What to produce -
Exactly the lines from the one containing "Keep writing the FreeCAD" through the one containing "return turned(key, -key_rest_turn +" must be returned; include both ends and nothing else.
# Start of Exercise materials
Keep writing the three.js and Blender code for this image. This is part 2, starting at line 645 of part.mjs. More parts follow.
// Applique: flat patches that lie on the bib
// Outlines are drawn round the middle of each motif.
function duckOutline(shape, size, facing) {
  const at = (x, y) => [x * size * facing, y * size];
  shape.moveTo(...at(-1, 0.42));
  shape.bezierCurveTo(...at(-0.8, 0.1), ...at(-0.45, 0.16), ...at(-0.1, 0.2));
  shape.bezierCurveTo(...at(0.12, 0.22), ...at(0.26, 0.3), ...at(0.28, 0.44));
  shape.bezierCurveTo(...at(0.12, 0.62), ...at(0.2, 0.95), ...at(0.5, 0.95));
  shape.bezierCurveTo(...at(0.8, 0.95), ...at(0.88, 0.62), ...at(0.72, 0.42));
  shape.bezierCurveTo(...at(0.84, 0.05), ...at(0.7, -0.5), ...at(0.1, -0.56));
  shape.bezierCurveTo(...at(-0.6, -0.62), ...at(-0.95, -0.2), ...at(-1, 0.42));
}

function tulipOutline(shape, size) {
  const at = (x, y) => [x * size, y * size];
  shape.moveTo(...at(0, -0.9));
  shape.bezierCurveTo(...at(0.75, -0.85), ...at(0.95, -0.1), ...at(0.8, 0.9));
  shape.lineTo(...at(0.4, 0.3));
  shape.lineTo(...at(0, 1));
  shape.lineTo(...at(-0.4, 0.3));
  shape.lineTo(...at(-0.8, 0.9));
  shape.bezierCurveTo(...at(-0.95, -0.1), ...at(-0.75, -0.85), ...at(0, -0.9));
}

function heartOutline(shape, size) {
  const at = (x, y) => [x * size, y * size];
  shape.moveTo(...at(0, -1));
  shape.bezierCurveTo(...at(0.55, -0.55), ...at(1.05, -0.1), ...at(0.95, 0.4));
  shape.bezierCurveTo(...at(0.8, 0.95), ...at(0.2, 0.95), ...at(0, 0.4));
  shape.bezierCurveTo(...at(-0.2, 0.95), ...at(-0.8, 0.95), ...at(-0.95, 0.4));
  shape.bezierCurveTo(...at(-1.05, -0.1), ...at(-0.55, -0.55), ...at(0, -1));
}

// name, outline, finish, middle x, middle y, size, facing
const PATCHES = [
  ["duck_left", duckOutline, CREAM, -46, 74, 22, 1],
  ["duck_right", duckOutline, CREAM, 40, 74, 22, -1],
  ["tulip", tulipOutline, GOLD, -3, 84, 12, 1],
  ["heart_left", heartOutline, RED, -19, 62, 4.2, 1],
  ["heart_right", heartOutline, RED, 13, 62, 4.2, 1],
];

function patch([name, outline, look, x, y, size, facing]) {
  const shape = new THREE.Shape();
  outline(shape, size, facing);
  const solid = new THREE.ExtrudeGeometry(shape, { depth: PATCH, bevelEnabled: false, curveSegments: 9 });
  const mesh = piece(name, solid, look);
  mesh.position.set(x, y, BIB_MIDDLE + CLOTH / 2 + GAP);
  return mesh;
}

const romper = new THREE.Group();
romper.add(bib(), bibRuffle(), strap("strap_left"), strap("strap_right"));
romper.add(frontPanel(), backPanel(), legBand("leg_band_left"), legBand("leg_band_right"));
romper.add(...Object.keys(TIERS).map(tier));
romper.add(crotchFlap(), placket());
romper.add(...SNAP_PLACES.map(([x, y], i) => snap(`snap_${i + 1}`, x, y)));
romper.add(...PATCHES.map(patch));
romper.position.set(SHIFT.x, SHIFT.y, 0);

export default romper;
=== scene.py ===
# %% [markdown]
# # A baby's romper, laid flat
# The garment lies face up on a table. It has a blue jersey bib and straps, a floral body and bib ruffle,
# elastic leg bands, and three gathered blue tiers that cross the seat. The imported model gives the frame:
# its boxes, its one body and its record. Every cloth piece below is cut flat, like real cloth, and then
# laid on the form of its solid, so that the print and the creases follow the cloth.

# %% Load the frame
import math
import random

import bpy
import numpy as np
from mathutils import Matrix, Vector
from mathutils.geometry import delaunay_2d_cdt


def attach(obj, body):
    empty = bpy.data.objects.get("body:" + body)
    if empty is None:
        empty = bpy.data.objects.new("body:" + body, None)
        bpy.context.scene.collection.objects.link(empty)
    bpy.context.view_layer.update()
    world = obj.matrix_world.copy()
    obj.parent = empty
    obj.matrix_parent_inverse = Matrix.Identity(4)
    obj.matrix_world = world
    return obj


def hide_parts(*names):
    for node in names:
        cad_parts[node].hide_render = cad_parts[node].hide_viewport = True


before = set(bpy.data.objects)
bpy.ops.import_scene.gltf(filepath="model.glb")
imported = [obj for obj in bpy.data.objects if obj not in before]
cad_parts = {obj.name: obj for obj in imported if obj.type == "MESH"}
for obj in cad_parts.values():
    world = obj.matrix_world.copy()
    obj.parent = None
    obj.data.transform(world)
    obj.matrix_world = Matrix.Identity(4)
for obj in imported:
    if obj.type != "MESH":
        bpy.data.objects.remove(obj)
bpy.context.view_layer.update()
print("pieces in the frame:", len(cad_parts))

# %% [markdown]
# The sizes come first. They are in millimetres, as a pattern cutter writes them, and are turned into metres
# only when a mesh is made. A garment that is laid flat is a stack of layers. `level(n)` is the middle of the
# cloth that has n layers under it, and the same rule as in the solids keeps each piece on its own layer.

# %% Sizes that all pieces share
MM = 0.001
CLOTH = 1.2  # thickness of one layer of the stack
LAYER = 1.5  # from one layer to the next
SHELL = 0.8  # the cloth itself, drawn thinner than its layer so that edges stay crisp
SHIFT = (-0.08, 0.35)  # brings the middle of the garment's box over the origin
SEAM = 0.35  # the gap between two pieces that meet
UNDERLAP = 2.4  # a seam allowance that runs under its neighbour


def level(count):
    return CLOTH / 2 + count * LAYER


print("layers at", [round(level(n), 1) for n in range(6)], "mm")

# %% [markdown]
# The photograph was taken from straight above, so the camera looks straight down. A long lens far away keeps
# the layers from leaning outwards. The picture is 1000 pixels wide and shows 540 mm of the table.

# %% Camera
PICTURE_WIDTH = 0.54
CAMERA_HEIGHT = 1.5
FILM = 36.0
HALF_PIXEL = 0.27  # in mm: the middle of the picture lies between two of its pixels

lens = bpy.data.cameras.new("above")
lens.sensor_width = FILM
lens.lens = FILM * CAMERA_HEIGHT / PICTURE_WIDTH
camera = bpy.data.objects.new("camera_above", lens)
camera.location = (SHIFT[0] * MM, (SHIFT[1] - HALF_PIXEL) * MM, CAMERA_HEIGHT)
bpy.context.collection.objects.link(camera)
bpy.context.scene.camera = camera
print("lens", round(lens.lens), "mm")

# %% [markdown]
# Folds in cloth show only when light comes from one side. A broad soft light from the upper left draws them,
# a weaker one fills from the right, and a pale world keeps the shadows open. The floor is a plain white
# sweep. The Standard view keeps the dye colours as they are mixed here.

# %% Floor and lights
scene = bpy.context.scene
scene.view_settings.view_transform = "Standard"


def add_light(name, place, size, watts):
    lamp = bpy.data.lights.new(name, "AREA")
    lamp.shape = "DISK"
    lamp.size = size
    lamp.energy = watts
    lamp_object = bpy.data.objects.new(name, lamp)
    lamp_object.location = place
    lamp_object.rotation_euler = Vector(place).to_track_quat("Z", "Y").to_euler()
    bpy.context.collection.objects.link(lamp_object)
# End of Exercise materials
# Start of Exercise materials
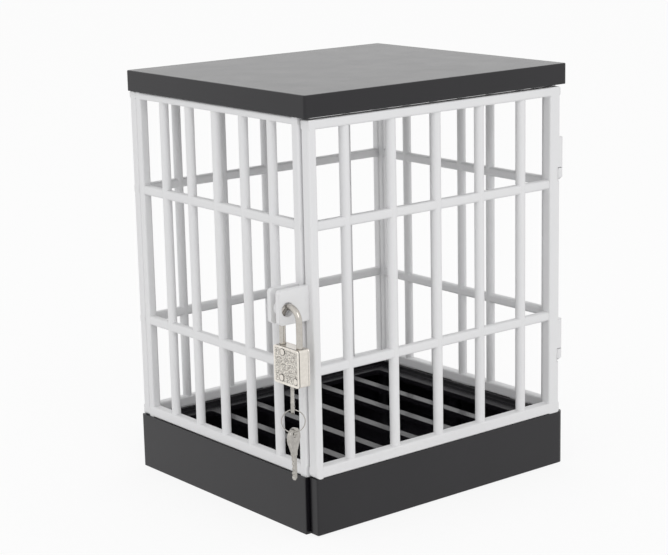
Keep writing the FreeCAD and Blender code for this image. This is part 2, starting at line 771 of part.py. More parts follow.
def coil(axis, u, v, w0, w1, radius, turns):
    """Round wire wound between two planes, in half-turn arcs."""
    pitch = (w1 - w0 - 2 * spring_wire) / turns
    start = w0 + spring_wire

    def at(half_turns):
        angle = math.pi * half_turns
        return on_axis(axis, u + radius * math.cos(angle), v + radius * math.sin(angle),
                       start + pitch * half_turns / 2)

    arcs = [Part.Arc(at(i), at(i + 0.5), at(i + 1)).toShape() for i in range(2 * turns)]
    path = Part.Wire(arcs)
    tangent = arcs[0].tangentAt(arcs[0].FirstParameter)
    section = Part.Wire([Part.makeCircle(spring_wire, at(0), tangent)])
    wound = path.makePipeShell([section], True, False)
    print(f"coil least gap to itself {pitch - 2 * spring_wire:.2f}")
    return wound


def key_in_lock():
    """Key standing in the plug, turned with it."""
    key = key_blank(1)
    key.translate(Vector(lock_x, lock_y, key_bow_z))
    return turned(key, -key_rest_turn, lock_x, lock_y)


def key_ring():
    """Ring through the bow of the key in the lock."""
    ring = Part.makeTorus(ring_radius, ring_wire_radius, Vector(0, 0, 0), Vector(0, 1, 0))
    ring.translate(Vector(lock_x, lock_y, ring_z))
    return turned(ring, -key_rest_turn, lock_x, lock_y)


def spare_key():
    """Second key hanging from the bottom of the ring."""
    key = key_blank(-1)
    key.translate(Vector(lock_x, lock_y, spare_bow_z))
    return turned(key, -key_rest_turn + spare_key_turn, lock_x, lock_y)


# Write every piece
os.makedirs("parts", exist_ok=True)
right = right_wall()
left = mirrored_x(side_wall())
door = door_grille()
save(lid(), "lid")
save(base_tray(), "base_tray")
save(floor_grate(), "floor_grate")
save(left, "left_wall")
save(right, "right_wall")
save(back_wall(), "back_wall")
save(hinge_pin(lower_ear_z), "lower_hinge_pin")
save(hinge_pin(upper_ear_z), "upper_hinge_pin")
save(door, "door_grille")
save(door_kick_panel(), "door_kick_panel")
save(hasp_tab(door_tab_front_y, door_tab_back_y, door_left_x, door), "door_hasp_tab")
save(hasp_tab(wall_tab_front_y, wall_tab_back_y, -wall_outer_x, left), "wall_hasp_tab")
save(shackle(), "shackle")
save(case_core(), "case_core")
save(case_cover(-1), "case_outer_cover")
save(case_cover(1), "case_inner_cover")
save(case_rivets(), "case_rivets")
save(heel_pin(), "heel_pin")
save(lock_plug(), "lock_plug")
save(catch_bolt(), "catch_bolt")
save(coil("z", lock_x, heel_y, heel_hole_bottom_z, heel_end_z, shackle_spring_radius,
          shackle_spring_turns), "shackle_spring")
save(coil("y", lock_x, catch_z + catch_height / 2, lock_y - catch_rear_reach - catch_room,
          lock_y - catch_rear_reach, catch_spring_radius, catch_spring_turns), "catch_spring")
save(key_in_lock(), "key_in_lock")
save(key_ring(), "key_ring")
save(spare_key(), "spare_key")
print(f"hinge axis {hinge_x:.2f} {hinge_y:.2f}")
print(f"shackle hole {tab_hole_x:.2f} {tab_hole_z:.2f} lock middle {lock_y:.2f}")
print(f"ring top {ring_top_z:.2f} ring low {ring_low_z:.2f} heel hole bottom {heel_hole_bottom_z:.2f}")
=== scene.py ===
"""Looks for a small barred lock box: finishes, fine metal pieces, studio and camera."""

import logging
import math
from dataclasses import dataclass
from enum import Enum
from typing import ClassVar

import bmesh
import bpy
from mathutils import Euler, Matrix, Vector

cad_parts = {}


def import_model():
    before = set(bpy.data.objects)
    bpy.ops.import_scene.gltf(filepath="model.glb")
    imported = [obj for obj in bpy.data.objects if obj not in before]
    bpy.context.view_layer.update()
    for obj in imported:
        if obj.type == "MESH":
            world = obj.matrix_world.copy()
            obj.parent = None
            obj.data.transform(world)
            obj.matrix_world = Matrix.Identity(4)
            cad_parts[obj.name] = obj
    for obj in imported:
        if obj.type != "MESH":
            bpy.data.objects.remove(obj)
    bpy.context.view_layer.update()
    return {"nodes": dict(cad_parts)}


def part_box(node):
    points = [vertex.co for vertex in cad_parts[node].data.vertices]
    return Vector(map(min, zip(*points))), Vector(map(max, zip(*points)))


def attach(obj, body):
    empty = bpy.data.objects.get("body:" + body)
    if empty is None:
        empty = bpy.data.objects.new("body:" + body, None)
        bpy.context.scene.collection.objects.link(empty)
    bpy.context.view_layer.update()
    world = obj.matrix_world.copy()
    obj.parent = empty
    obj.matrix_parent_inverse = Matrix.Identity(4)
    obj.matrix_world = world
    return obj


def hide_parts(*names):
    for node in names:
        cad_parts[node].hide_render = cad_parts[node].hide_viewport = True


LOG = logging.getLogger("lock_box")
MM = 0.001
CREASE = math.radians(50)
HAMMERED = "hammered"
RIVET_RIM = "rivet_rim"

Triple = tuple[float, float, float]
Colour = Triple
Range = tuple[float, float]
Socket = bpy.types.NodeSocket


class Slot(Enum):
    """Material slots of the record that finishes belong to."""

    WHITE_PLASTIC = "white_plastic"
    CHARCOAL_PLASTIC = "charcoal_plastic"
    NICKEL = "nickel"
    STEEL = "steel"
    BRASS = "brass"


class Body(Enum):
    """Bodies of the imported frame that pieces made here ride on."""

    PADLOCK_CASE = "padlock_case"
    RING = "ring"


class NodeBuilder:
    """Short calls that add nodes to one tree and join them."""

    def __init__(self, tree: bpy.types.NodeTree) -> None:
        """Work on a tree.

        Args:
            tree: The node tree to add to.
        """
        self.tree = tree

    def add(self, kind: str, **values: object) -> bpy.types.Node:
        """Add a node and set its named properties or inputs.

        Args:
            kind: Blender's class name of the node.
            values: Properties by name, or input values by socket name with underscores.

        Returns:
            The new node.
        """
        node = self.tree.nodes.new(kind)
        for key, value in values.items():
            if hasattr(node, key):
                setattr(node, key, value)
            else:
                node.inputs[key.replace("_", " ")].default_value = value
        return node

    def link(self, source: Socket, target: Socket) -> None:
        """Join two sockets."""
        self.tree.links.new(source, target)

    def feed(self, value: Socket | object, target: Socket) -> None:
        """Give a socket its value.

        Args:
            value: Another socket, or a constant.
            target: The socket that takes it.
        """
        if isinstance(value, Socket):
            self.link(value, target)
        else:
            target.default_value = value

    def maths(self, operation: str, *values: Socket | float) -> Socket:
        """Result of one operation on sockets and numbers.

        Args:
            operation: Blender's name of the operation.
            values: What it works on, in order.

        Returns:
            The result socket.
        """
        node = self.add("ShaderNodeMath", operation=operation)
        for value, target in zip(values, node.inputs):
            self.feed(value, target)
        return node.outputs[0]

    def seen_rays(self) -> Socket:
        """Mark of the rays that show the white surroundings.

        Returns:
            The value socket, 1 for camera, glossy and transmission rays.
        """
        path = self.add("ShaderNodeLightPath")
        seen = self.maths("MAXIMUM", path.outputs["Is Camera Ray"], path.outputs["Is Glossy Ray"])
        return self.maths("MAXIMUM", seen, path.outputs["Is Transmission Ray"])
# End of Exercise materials
Exercise answer -
Keep writing the FreeCAD and Blender code for this image. This is part 2, starting at line 771 of part.py. More parts follow.
def coil(axis, u, v, w0, w1, radius, turns):
    """Round wire wound between two planes, in half-turn arcs."""
    pitch = (w1 - w0 - 2 * spring_wire) / turns
    start = w0 + spring_wire

    def at(half_turns):
        angle = math.pi * half_turns
        return on_axis(axis, u + radius * math.cos(angle), v + radius * math.sin(angle),
                       start + pitch * half_turns / 2)

    arcs = [Part.Arc(at(i), at(i + 0.5), at(i + 1)).toShape() for i in range(2 * turns)]
    path = Part.Wire(arcs)
    tangent = arcs[0].tangentAt(arcs[0].FirstParameter)
    section = Part.Wire([Part.makeCircle(spring_wire, at(0), tangent)])
    wound = path.makePipeShell([section], True, False)
    print(f"coil least gap to itself {pitch - 2 * spring_wire:.2f}")
    return wound


def key_in_lock():
    """Key standing in the plug, turned with it."""
    key = key_blank(1)
    key.translate(Vector(lock_x, lock_y, key_bow_z))
    return turned(key, -key_rest_turn, lock_x, lock_y)


def key_ring():
    """Ring through the bow of the key in the lock."""
    ring = Part.makeTorus(ring_radius, ring_wire_radius, Vector(0, 0, 0), Vector(0, 1, 0))
    ring.translate(Vector(lock_x, lock_y, ring_z))
    return turned(ring, -key_rest_turn, lock_x, lock_y)


def spare_key():
    """Second key hanging from the bottom of the ring."""
    key = key_blank(-1)
    key.translate(Vector(lock_x, lock_y, spare_bow_z))
    return turned(key, -key_rest_turn + spare_key_turn, lock_x, lock_y)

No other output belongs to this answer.